Contents
SonarSQL primarily translates MySQL SELECT statements.
SonarSQL can translate statements with the following syntax:
SELECT
[DISTINCT]
select_expr [, select_expr ...]
[FROM table_references
[WHERE where_condition]
[GROUP BY {col_name | expr | position}, ...]
[HAVING where_condition]
[ORDER BY {col_name | position} [ASC | DESC], ...]
[LIMIT {[offset,] row_count | row_count OFFSET offset}]]
Using * is generally supported. However, mixing * with other items is not supported even if it is qualified e.g. tblname.*. It is also not supported in statements involving UNION.
[AS] alias is generally supported. Using an existing column name as an alias for a different column is unsupported.
Selecting from DUAL is supported.
Table names can have an alias specified:
tbl_name [[AS] alias]
Qualified table names (with a database name) are unsupported. The qualifier is simply ignored and the default/current database will be assumed.
A single table subquery is supported, however the statement cannot involve UNION syntax, or any joins.
See also JOIN Syntax.
Column name, column aliases, and column positions are generally supported. While column positions can be used when * is specified in the select list, the order of columns are returned is alphabetical rather than schema-defined.
Columns from a dimension table (see JOIN Syntax) may appear in both GROUP BY and ORDER BY.
If GROUP BY is used without ORDER BY, the output will not be sorted according to columns in GROUP BY.
The syntax translatable in table_references is:
table_references:
table_factor
| table_factor, table_factor
| table_factor [INNER | CROSS] JOIN table_factor [ON conditional_expr]
| table_factor LEFT [OUTER] JOIN table_factor [ON conditional_expr]
| (subquery) alias
table_factor:
table_name [[AS alias]]
When there is a join, SonarSQL automatically determines the fact table and the dimension table. Joins often are between a large table (fact table/collection), and a small lookup table (dimension table/collection). Whichever collection has more documents will be considered the fact table.
SonarSQL attempts to determine the table to which an unqualified column belongs. However, it is strongly recommended that all columns whether from the fact or dimension table be qualified throughout a query involving a join. If an alias is defined for the table, the column must be qualified using the alias rather than the table name.
The underlying collection in SonarW that corresponds to a dimension table cannot contain any arrays.
Unrestricted cross joins are not supported, i.e. at least one join condition must be specified, whether using JOIN...ON syntax or in the WHERE clause.

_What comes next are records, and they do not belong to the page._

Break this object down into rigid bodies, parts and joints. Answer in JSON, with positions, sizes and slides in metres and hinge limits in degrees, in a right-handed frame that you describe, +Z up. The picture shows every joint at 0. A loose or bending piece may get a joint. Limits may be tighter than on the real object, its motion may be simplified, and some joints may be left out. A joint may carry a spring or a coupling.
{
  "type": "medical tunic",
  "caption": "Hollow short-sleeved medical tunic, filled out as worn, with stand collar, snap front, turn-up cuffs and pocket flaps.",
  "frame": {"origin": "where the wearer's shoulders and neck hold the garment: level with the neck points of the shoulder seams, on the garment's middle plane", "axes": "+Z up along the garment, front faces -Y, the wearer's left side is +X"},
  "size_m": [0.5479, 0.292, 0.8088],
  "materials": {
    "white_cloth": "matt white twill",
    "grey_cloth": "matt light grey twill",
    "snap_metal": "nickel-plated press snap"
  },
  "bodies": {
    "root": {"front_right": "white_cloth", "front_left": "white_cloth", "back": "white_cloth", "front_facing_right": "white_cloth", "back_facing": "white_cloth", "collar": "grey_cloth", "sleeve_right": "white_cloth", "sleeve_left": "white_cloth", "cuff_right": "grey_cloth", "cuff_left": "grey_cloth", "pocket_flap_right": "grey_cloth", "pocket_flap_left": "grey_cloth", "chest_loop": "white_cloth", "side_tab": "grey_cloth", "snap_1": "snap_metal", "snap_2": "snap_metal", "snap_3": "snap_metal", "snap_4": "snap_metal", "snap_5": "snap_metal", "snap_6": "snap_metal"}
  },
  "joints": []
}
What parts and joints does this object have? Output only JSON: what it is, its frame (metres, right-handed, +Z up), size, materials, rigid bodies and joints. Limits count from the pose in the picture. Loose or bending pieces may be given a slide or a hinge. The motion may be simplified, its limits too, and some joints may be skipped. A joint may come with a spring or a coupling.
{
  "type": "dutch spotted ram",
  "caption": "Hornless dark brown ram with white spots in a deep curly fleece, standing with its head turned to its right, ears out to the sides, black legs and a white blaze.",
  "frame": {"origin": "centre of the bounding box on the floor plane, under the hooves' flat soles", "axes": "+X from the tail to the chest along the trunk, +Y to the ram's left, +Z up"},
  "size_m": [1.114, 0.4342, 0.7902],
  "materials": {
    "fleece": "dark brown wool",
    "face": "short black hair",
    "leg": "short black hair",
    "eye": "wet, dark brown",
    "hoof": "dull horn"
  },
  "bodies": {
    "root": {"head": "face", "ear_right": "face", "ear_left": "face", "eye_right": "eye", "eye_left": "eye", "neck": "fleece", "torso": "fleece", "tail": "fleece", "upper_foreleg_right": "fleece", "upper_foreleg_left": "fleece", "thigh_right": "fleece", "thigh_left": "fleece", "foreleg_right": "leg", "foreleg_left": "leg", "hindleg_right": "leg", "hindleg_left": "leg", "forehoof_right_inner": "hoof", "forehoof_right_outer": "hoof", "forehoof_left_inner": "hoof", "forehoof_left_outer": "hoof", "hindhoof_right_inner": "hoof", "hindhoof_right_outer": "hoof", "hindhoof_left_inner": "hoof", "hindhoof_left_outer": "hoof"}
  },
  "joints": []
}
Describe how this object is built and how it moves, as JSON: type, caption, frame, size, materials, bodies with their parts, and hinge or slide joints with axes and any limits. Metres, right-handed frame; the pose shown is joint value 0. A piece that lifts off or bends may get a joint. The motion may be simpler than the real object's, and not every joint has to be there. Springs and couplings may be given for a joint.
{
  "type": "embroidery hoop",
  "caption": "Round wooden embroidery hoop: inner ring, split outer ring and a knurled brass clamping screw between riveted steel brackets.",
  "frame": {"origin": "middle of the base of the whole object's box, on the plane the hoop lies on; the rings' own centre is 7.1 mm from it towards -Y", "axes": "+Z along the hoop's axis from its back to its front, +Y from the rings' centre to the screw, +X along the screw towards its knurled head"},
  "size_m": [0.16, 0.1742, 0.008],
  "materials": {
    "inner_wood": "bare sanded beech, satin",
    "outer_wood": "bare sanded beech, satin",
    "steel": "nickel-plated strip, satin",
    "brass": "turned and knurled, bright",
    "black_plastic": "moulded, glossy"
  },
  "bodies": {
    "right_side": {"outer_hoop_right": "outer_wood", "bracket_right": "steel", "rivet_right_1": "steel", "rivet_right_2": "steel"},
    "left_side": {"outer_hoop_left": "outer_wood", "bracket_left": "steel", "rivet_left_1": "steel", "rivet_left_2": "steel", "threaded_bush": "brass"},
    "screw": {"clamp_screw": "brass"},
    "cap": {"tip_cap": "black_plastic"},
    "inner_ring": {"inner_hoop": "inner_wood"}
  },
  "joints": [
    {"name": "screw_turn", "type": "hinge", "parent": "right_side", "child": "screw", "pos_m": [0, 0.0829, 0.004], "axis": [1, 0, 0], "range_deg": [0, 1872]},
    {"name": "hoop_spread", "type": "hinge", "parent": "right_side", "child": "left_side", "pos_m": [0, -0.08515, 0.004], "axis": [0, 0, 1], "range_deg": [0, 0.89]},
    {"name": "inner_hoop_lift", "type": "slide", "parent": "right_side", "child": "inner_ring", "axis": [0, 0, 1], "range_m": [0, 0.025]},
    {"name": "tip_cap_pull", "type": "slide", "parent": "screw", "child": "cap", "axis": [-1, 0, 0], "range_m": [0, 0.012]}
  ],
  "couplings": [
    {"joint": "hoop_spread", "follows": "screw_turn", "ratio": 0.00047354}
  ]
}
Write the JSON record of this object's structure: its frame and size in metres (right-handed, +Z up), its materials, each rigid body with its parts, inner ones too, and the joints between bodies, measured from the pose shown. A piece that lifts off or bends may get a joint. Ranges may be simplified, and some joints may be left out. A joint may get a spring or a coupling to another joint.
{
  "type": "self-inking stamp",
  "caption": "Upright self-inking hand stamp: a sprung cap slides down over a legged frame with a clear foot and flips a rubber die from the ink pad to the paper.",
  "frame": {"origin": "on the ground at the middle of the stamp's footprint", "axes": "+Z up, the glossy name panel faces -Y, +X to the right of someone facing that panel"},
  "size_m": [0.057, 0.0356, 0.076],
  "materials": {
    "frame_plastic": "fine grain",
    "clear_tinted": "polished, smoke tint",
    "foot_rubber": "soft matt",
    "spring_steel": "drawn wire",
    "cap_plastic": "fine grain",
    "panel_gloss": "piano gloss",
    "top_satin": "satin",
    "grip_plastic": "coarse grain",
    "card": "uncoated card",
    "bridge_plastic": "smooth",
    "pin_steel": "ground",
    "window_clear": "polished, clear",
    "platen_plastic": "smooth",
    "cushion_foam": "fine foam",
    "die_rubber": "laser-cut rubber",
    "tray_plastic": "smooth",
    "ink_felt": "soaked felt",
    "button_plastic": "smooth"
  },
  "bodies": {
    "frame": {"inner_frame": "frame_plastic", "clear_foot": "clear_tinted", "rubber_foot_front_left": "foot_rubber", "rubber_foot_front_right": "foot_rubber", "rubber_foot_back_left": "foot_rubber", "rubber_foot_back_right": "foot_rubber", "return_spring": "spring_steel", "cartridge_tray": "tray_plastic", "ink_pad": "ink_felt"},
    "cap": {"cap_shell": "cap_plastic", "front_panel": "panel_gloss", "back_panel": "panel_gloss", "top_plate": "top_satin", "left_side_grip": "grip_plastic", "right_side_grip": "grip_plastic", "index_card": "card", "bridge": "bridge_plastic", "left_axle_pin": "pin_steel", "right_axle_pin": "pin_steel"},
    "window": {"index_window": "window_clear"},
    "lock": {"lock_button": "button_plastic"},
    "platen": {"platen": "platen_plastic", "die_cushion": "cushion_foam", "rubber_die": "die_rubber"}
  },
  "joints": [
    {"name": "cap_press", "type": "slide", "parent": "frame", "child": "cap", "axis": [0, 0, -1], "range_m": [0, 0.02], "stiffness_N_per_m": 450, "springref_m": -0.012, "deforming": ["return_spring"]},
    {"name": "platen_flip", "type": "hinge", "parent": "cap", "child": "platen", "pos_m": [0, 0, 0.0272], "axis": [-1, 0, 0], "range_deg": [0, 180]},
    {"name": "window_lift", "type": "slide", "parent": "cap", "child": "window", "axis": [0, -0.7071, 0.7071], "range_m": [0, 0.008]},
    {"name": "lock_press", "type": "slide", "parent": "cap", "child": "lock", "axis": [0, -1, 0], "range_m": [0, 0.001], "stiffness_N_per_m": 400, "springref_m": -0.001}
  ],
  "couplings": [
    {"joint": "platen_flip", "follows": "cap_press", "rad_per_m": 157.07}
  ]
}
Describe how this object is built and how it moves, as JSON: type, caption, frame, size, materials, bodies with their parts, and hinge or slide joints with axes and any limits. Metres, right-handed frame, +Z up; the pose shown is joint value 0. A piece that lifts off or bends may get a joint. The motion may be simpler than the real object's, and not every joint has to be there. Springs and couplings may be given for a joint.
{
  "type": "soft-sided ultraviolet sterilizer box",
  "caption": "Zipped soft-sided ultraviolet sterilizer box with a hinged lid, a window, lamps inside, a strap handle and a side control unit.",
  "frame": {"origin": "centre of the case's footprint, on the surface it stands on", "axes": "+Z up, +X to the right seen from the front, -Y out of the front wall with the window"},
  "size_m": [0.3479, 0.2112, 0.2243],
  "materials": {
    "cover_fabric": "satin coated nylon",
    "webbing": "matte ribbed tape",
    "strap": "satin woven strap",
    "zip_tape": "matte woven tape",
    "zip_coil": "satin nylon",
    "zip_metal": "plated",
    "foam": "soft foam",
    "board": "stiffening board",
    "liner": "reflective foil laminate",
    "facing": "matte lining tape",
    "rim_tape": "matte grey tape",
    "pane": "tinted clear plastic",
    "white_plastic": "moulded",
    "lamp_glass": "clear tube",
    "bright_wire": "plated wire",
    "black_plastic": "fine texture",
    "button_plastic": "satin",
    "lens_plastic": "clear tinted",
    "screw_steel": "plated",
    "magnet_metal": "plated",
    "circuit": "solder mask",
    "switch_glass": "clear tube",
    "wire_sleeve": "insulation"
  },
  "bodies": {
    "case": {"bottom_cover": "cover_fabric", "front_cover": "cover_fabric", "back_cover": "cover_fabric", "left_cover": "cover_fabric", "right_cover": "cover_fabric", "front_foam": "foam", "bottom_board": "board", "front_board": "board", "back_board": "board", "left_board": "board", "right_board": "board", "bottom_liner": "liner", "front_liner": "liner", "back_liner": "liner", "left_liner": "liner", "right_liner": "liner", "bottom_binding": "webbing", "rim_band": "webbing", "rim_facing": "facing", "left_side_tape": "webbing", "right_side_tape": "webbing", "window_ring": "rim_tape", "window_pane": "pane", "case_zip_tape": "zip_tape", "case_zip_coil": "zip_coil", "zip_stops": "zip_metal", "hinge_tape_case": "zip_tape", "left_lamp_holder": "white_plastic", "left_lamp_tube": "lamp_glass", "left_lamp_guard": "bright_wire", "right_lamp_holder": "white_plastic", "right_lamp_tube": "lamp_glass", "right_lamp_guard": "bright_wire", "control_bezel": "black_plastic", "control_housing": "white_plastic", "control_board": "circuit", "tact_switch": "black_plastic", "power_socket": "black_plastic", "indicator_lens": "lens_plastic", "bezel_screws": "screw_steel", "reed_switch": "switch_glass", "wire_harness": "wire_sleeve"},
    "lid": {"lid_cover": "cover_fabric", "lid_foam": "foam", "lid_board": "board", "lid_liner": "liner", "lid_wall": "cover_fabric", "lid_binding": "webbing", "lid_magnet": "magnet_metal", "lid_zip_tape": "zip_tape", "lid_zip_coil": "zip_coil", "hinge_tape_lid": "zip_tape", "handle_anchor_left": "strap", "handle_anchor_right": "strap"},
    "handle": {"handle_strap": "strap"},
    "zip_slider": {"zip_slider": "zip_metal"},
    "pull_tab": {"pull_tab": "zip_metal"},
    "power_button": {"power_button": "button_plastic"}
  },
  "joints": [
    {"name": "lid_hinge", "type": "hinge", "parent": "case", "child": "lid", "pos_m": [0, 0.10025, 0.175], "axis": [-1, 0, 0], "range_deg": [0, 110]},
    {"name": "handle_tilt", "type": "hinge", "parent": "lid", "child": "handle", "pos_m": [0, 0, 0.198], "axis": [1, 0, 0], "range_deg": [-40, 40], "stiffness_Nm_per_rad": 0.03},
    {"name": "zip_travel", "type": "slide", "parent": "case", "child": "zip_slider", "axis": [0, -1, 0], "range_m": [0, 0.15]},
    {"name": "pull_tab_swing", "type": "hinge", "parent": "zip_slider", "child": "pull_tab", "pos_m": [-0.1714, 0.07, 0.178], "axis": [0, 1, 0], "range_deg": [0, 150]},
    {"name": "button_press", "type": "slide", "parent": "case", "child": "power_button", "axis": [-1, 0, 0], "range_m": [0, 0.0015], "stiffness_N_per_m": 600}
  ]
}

Each side of the condition may be simply a field or an expression involving fields from the same table. The comparison operator must be one of =, <, <=, >, >=, or BETWEEN. Multiple conditions may be specified with the use of AND.
A single subquery is supported in the FROM clause.
Supported usage of columns from the dimension table in various clauses (GROUP, HAVING, ORDER, LIMIT) is basic.
Supported in the same syntax as in MySQL.
As opposed to MySQL, with SonarSQL, a statement cannot involve both UNION ALL and UNION DISTINCT. Specifying a single UNION DISTINCT will apply distinct to the entire union.
SonarSQL can create a new collection populated by a SELECT statement:
INSERT
[INTO] tbl_name
SELECT ...
In the SELECT statement here, UNION is not supported.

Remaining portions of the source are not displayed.